§ Brief:
From the listing below, copy only the lines running from the line that contains "Continue the Blender" to the line that contains "helper that adds", both included.

§ Material for this task:
--

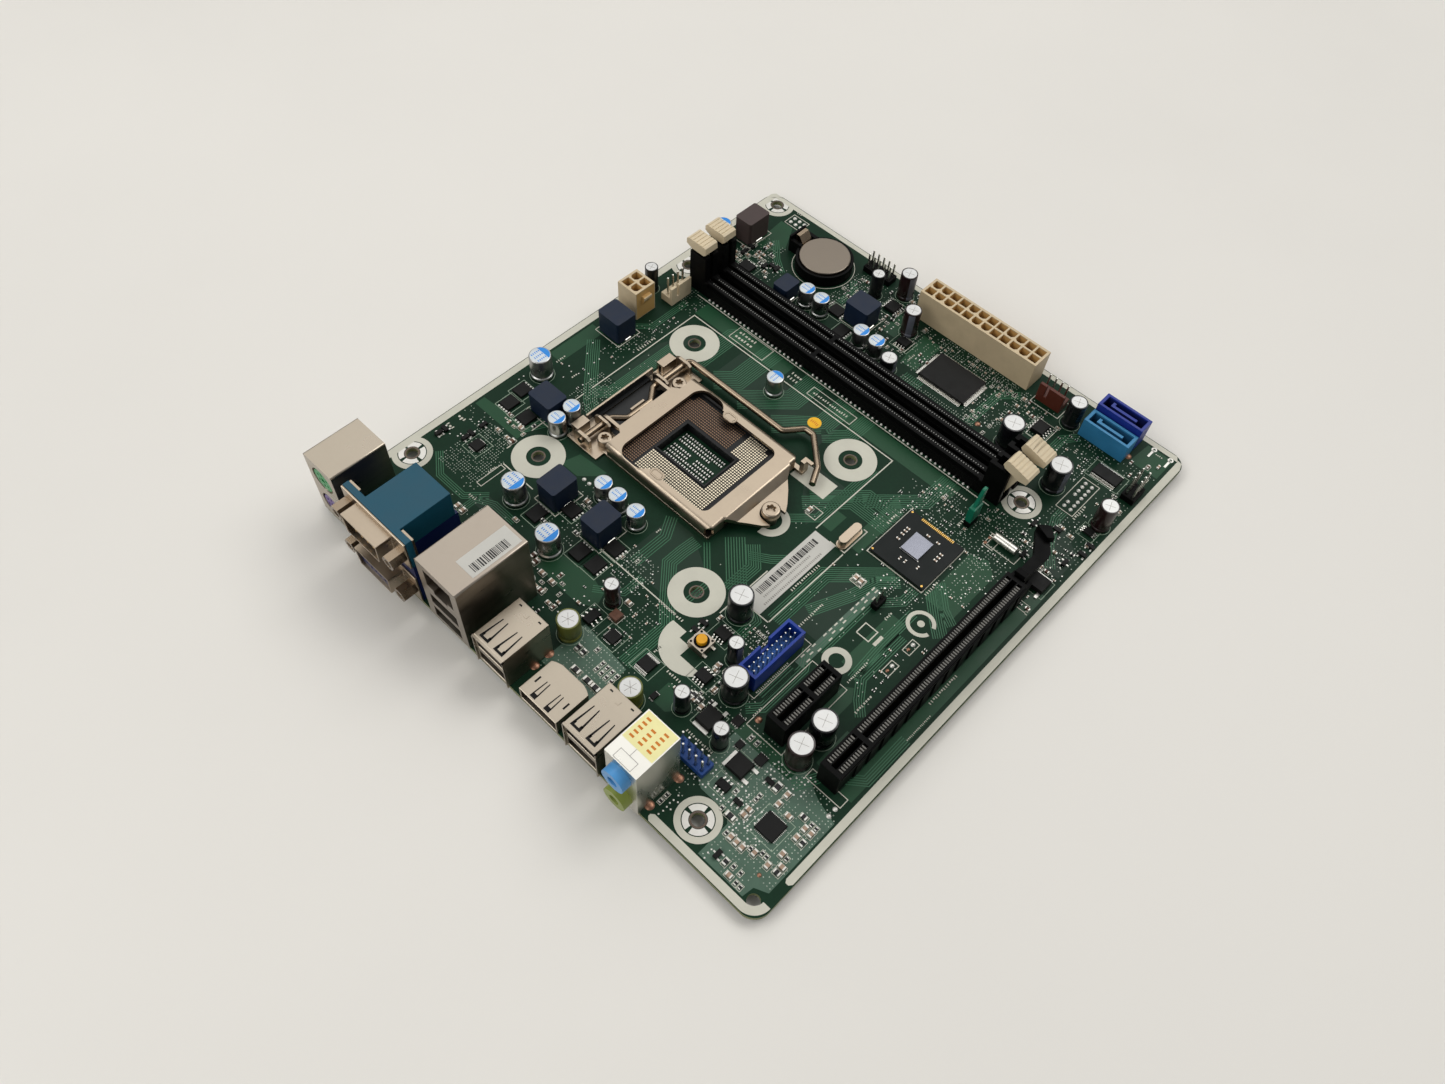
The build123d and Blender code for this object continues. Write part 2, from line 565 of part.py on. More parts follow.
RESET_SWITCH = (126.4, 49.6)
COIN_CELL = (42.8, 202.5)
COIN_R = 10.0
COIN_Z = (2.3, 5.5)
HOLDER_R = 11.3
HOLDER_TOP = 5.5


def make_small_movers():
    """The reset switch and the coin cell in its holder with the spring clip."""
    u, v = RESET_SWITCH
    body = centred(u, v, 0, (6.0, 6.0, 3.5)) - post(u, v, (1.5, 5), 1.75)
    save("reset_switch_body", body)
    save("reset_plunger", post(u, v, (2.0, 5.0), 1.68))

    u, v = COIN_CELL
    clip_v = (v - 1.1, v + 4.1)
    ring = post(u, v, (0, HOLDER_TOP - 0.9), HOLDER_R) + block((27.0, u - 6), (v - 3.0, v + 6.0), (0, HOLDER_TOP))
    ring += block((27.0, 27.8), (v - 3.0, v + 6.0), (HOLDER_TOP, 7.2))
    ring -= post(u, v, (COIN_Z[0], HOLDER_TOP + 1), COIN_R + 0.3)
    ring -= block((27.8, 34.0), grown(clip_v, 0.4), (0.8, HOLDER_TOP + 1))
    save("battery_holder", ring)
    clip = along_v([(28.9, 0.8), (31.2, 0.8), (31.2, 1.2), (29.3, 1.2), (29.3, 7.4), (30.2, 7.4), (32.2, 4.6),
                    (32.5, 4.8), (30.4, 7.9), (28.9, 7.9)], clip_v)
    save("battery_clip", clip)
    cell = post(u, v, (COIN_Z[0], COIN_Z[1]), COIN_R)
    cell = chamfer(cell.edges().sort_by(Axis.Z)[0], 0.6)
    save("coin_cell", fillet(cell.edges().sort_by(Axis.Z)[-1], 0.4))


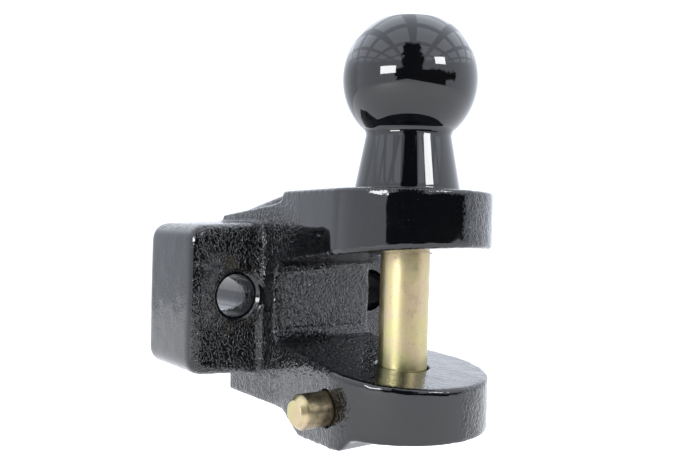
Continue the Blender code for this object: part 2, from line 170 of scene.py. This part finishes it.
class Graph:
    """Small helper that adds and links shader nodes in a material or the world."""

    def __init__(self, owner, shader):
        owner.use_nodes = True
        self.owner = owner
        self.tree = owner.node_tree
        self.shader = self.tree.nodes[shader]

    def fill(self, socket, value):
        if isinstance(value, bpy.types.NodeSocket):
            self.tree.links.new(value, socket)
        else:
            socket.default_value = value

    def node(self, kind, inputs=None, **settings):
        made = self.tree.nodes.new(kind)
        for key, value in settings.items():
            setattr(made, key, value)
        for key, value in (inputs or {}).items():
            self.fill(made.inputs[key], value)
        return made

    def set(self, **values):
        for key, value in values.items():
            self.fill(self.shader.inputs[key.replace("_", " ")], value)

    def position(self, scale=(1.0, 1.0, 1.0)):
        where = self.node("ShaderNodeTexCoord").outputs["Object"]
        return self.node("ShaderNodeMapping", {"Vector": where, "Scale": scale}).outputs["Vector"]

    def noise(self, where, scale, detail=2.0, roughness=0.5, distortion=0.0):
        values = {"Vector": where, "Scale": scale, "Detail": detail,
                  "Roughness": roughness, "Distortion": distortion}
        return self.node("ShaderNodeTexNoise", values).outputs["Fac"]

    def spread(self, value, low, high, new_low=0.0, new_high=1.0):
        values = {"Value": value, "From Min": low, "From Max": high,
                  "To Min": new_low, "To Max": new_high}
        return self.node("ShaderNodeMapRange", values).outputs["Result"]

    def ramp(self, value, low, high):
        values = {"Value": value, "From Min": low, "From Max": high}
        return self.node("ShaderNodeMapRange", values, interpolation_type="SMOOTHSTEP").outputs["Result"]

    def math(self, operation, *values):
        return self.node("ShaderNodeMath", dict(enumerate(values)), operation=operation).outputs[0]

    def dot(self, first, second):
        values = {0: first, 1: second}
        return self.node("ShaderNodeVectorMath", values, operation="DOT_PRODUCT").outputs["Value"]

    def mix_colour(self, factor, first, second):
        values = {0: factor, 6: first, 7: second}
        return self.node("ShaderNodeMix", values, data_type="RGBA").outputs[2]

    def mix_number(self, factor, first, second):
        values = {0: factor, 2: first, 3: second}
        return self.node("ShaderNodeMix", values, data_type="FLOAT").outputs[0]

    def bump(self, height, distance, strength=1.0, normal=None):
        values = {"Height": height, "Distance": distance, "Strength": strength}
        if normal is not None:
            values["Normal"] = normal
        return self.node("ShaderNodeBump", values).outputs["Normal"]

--

§ Solution to the exercise:
Continue the Blender code for this object: part 2, from line 170 of scene.py. This part finishes it.
class Graph:
    """Small helper that adds and links shader nodes in a material or the world."""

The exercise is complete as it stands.